A further 1963 oil on canvas, also entitled Untitled, measuring 150 by 149.5cm., is among the largest canvases by the artist and it is one of the most spectacular paintings by Mubin ever to come to auction and is estimated at £200,000-300,000. The twisting and twirling brushstrokes in contrasting warm and cold tones captivate the viewer in a type of meditation. The effect of light emanating from within the composition is strongest in Mubin’s paintings from this period. The dripping effect which was practiced by Sam Francis and Jackson Pollock are also at their most dramatic.

The intensity of the colours and the use of space are further explored in an additional oil painting, Untitled from 1963, measuring 130 by 162cm. The occasional greens, blacks, purples and dark blues contrast with the oranges, yellows and reds, but never clash or throw the balance of the composition.
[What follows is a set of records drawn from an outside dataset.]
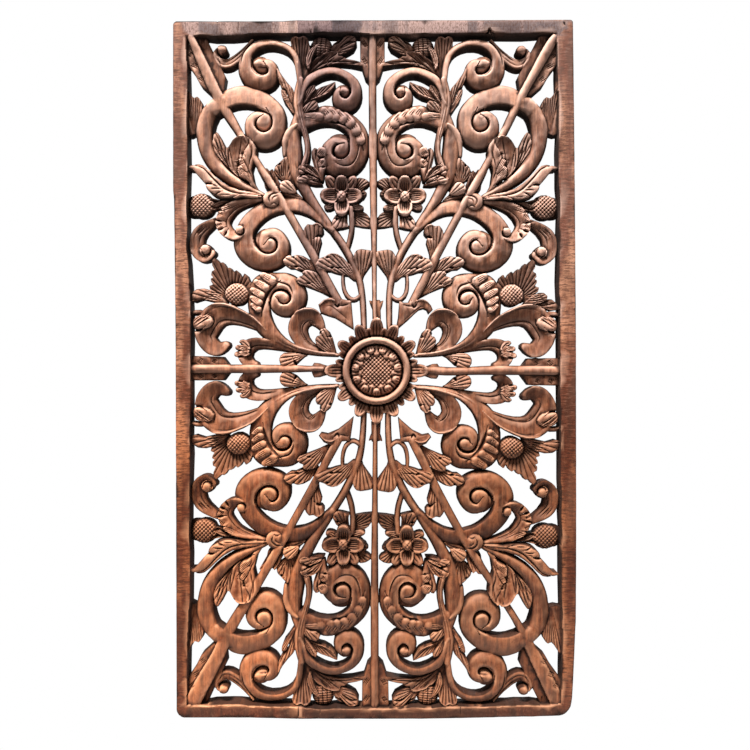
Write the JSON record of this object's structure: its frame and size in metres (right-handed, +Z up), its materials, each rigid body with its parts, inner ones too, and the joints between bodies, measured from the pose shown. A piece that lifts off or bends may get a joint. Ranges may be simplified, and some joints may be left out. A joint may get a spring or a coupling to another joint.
{
  "type": "carved wall panel",
  "caption": "Upright pierced wooden wall panel, carved in relief with scrolling acanthus, flowers and crossed arrows around a round medallion, inside a plain border.",
  "frame": {"origin": "middle of the flat back, behind the medallion, where the panel meets the wall", "axes": "+Z up along the panel's height, +X to the viewer's right when facing the carving, +Y into the wall, the carving faces -Y"},
  "size_m": [0.61, 0.03, 1.065],
  "materials": {
    "wood": "aged and waxed, satin, worn on the high edges and dark in the hollows"
  },
  "bodies": {
    "root": {"carved_panel": "wood"}
  },
  "joints": []
}
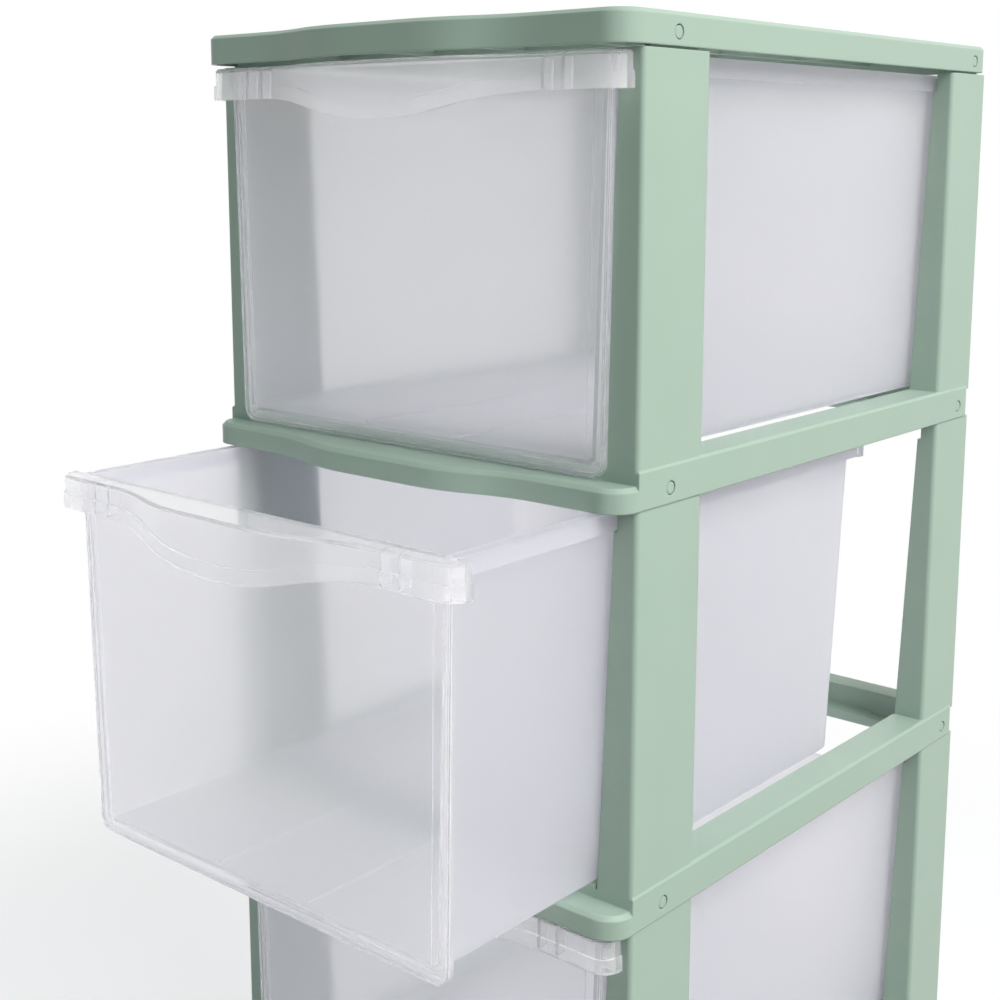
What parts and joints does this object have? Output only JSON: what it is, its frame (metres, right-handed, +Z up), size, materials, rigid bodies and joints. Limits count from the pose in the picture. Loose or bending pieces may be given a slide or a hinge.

Despite having a sense of spontaneity, each brushstroke and colour is carefully calculated and planned in terms of what it can add to the harmony and overall intensity of the painting.

The final piece in the collection is Mubin’s 1962 oil on canvas, Untitled, which measures 72 by 99.5cm. and is estimated at £80,000-120,000. There is not an area on the canvas that is not filled with the artist’s layered, sensual brushstrokes. In Daniel Gervis’ words, “Mubin opened a new and personal style from 1960s onwards where he immersed himself body and soul into his works, becoming a true innovator.”.